Bisnis.com, JAKARTA — Tim ekonomi Indef menilai agenda nawacita pemerintah yang bersentuhan langsung dengan aspek ekonomi masih jauh dari harapan. Tim peneliti Institute for Development of Economics and Finance (Indef) mencatat setidaknya ada 11 poin yang sangat krusial dan harus mendapatkan perhatian oleh pemerintah.
“Selama satu tahun bukannya mengarah pada pencapaian target [Nawacita] dalam 5 tahun, tapi berbalik,” kata Ekonom Indef Enny Sri Hartati di Jakarta, Rabu (30/12/2015).
Berikut ini adalah catatan kinerja ekonomi pemerintahan Presiden Joko Widodo - Jusuf Kalla.
- Laju utang pemerintah yang semakin mengkhawatirkan. Sepanjang Januari 2015 – November 2015 utang, pemerintah bertambah Rp466,04 triliun. Jumlah tersebut naik 17,86% jika dibandingkan dengan posisi pada tahun sebelumnya. Kondisi ini berbanding terbalik dari yang ditargetkan oleh pemerintah dalam dokumen Nawacita yang menginginkan tren utang terus mengalami penurunan.
- Realisasi penerimaan perpajakan yang mengalami short-fall– selisih antara realisasi dengan target. Indef mencatat realisasi penerimaan perpajakan sampai akhir November 2015 baru mencapai 68,2% atau sebesar Rp1.015,6 triliun. Realisasi itu jauh merosot jika dibandingkan dengan periode yang sama pada tahun lalu yang dapat mencapai 80,2% dari target Anggaran Pendapatan dan Belanja Negara Perubahan (APBNP) 2014 sebesar Rp1.246,1 triliun.
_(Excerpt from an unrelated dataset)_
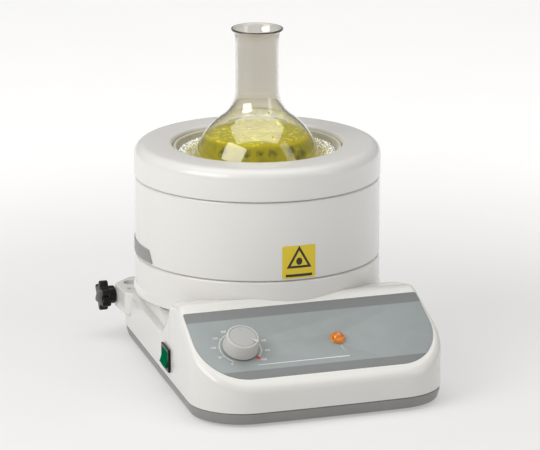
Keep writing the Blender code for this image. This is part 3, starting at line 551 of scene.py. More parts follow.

- Realisasi keuangan pemerintah daerah rendah. Indef menilai pengelolaan keuangan daerah masih belum naik. Dana daerah yang mengendap di perbankan hingga September 2015 sekitar Rp291,5 triliun. Jumlah itu menunjukan masih rendahnya penyerapan anggaran pendapatan belanja daerah (APBD). Penyebabnya di antaranya perubahan nomenklatur anggaran, pergantian pejabat di daerah, birokrasi yang rumit serta persyaratan administrasi.
- Dana desa yang diharapkan menjadi penyokong program nawacita pemerintah, juga tidak optimal. Hal ini dapat terlihat dari masih ada sekitar 117 kabupaten/kota dari 508 kabupaten/kota yang belum menyerahkan laporan penyaluran dana desa tahap satu dan dua per 18 Desember 2015.
- Penyertaan modal negara (PMN) melonjak hingga mencapai Rp63,1 triliun atau meningkat 850%. Menurut Indef, fokus utama PMN adalah program infrastruktur dan konektivitas yang mencapai sekitar Rp38,4 triliun dari total PMN BUMN. Besarnya proporsi PMN infrastruktur diharapkan dapat memberikan efek berganda kepada perekonomian. Namun, pada kenyataannya, “Total penyerapan PMN hingga akhir tahun hanya Rp22,83 triliun. Bahkan, penyerapan PMN BUMN hanya 22,31% dari total yang dianggarkan,” kata peneliti Indef Eko Listiyanto.
- Terkait dengan paradoks suku bunga tinggi dan inflasi, Indef menilai suku bunga acuan Bank Indonesia atau BI Rate mencapai 7,50% yang jauh lebih tinggi dibandingkan dengan suku bunga acuan di negara lain. Tingginya suku bunga acuan membuat bunga bank tinggi. Hal ini menyebabkan ekonomi tidak mengalami pergerakan lantaran banyak pihak yang lebih senang menyimpan uangnya di bank. Oleh karena itu, pelonggaran kebijakan perlu dilakukan.
- Bias arah nilai tukar rupiah
- Menyusutnya kontribusi sektor industri bagi pertumbuhan ekonomi
- Kinerja ekspor yang tidak mampu terangkat meskipun rupiah mengalami depresiasi, daya saing yang tidak bergeming.
- Program sejuta rumah tanpa arah.
- Ketimpangan, kemiskinan, dan pengangguran yang semakin memburuk karena tidak meratanya pembangunan dan pertumbuhan ekonomi yang hanya dinikmati oleh segelintir masyarakat.